---------- Information provided ----------

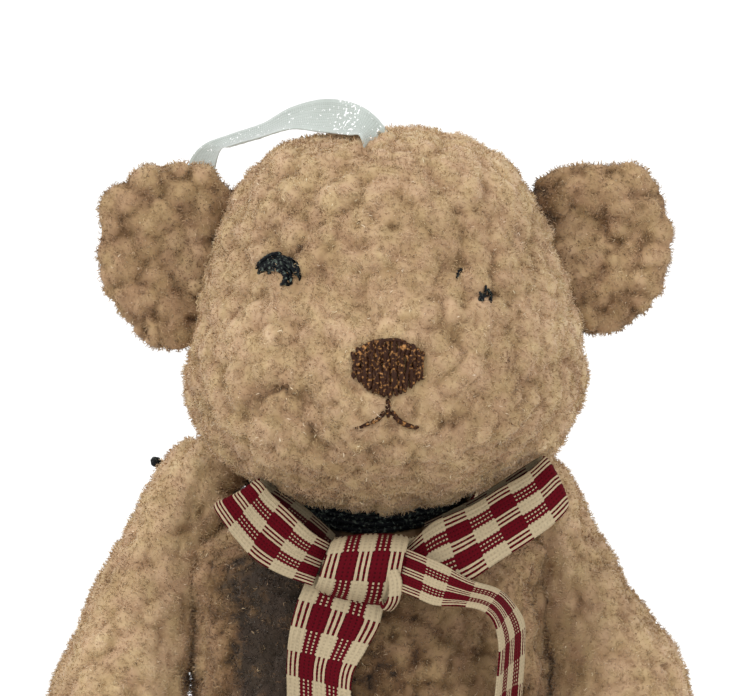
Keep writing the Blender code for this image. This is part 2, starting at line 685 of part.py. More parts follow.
def main():
    start_scene()
    floor = build_floor()
    grooves = build_neck()
    shoulder_bore = build_bore("shoulder_bore", SHOULDER, SHOULDER_TILT, 0, 2 * ARM_THICKNESS)
    hip_bore = build_bore("hip_bore", HIP, 0, LEG_SPLAY, 2 * LEG_THICKNESS)
    body_outline = stuffed("body", body_rings(), None, [*grooves, shoulder_bore, hip_bore, floor])
    head_frame = joint_frame("head_frame", HEAD, (0, HEAD_ROLL, 0))
    head_outline = stuffed("head", head_rings(), head_frame, [body_outline, *grooves])
    arms = [build_arm(1, "arm_left", shoulder_bore), build_arm(-1, "arm_right", shoulder_bore)]
    legs = [build_leg(1, "leg_left", hip_bore, floor), build_leg(-1, "leg_right", hip_bore, floor)]
    build_thread("shoulder_thread", SHOULDER, SHOULDER_TILT, 0, arms)
    build_thread("hip_thread", HIP, 0, LEG_SPLAY, legs)
    build_ear(1, "ear_left", head_frame, head_outline)
    build_ear(-1, "ear_right", head_frame, head_outline)
    build_face(head_outline)
    build_bow([head_outline, body_outline])
    build_hanger()


if __name__ == "__main__":
    main()
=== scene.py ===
import math
from itertools import product

import bpy
import numpy as np
from mathutils import Euler, Matrix, Vector
from mathutils.bvhtree import BVHTree


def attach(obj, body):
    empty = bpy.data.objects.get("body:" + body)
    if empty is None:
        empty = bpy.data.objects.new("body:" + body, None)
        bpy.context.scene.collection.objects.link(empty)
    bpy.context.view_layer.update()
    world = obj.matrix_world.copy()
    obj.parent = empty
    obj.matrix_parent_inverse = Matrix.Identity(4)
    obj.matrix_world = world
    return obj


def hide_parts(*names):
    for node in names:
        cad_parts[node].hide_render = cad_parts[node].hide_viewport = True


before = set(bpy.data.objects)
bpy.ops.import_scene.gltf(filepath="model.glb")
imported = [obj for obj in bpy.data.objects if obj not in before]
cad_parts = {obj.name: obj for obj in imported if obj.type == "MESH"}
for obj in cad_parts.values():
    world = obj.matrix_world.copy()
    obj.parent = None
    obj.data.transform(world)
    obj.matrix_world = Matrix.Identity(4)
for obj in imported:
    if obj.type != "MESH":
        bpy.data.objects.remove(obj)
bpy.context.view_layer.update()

# Camera, table and daylight
# The bear is seen from straight in front and a little above, cropped at the chest. It sits on a plain
# white table in soft daylight that comes mostly from above on its right.
MM = 0.001
VIEW_MIDDLE = Vector((0.19, -8.0, 48.15)) * MM
VIEW_DISTANCE = 600 * MM
VIEW_WIDTH = 55.9 * MM
VIEW_DOWN = math.radians(4)

camera = bpy.data.objects.new("camera", bpy.data.cameras.new("camera"))
camera.data.lens = camera.data.sensor_width * VIEW_DISTANCE / VIEW_WIDTH
camera.data.clip_end = 50
camera.location = VIEW_MIDDLE + VIEW_DISTANCE * Vector((0, -math.cos(VIEW_DOWN), math.sin(VIEW_DOWN)))
camera.rotation_euler = (math.radians(90) - VIEW_DOWN, 0, 0)
bpy.context.scene.collection.objects.link(camera)
bpy.context.scene.camera = camera
bpy.context.scene.view_settings.view_transform = "Standard"


def daylight(name, strength, softness, lean, turn):
    """A broad soft light from the front, leaning down from overhead and turned about the bear."""
    lamp = bpy.data.objects.new(name, bpy.data.lights.new(name, "SUN"))
    lamp.data.energy = strength
    lamp.data.angle = math.radians(softness)
    lamp.rotation_euler = (math.radians(lean), 0, math.radians(turn))
    bpy.context.scene.collection.objects.link(lamp)


daylight("window", strength=1.0, softness=30, lean=47, turn=-45)
daylight("room", strength=0.45, softness=60, lean=62, turn=38)


def feed(made, inputs):
    """Gives a node's inputs plain values or other nodes' outputs."""
    for name, value in inputs.items():
        if isinstance(value, bpy.types.NodeSocket):
            made.id_data.links.new(value, made.inputs[name])
        else:
            made.inputs[name].default_value = value


def node(tree, kind, inputs, **settings):
    """The first output of a new shader node."""
    made = tree.nodes.new(f"ShaderNode{kind}")
    for name, value in settings.items():
        setattr(made, name, value)
    feed(made, inputs)
    return made.outputs[0]


def maths(operation, *values):
    """The result of a Math node, in the tree that its values come from."""
    tree = next(value.id_data for value in values if isinstance(value, bpy.types.NodeSocket))
    return node(tree, "Math", dict(enumerate(values)), operation=operation)


def seen_directly(tree):
    """1 for what the camera, a gloss or a see-through thread looks at, and 0 for light on the bear."""
    path = tree.nodes.new("ShaderNodeLightPath").outputs
    either = maths("MAXIMUM", path["Is Camera Ray"], path["Is Glossy Ray"])
    return maths("MAXIMUM", either, path["Is Transmission Ray"])


def noise(tree, scale, detail=2.0, **inputs):
    """Noise with so many lumps to the metre."""
    place = tree.nodes.new("ShaderNodeTexCoord").outputs["Object"]
    return node(tree, "TexNoise", {"Vector": place, "Scale": scale, "Detail": detail, **inputs})


def principled(name, inputs):
    """A material, its nodes and its shader, with the finish that is the same all over set on it."""
    made = bpy.data.materials.new(name)
    made.use_nodes = True
    shader = made.node_tree.nodes["Principled BSDF"]
    feed(shader, inputs)
    return made, made.node_tree, shader


world = bpy.data.worlds.new("daylight")
bpy.context.scene.world = world
world.use_nodes = True
sky = world.node_tree
SKY = 0.92  # its light on the bear, where 1 is the white that the camera sees
strength = maths("MULTIPLY_ADD", seen_directly(sky), 1 - SKY, SKY)
feed(sky.nodes["Background"], {"Strength": strength, "Color": (1, 1, 1, 1)})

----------

▶ **Stated task**:
Reproduce verbatim only the segment of the listing bounded by the line containing "head_frame, [body_outline, *grooves])" and the line containing "obj.parent = empty", with both boundary lines included.

▶ **Response below**:
    head_outline = stuffed("head", head_rings(), head_frame, [body_outline, *grooves])
    arms = [build_arm(1, "arm_left", shoulder_bore), build_arm(-1, "arm_right", shoulder_bore)]
    legs = [build_leg(1, "leg_left", hip_bore, floor), build_leg(-1, "leg_right", hip_bore, floor)]
    build_thread("shoulder_thread", SHOULDER, SHOULDER_TILT, 0, arms)
    build_thread("hip_thread", HIP, 0, LEG_SPLAY, legs)
    build_ear(1, "ear_left", head_frame, head_outline)
    build_ear(-1, "ear_right", head_frame, head_outline)
    build_face(head_outline)
    build_bow([head_outline, body_outline])
    build_hanger()


if __name__ == "__main__":
    main()
=== scene.py ===
import math
from itertools import product

import bpy
import numpy as np
from mathutils import Euler, Matrix, Vector
from mathutils.bvhtree import BVHTree


def attach(obj, body):
    empty = bpy.data.objects.get("body:" + body)
    if empty is None:
        empty = bpy.data.objects.new("body:" + body, None)
        bpy.context.scene.collection.objects.link(empty)
    bpy.context.view_layer.update()
    world = obj.matrix_world.copy()
    obj.parent = empty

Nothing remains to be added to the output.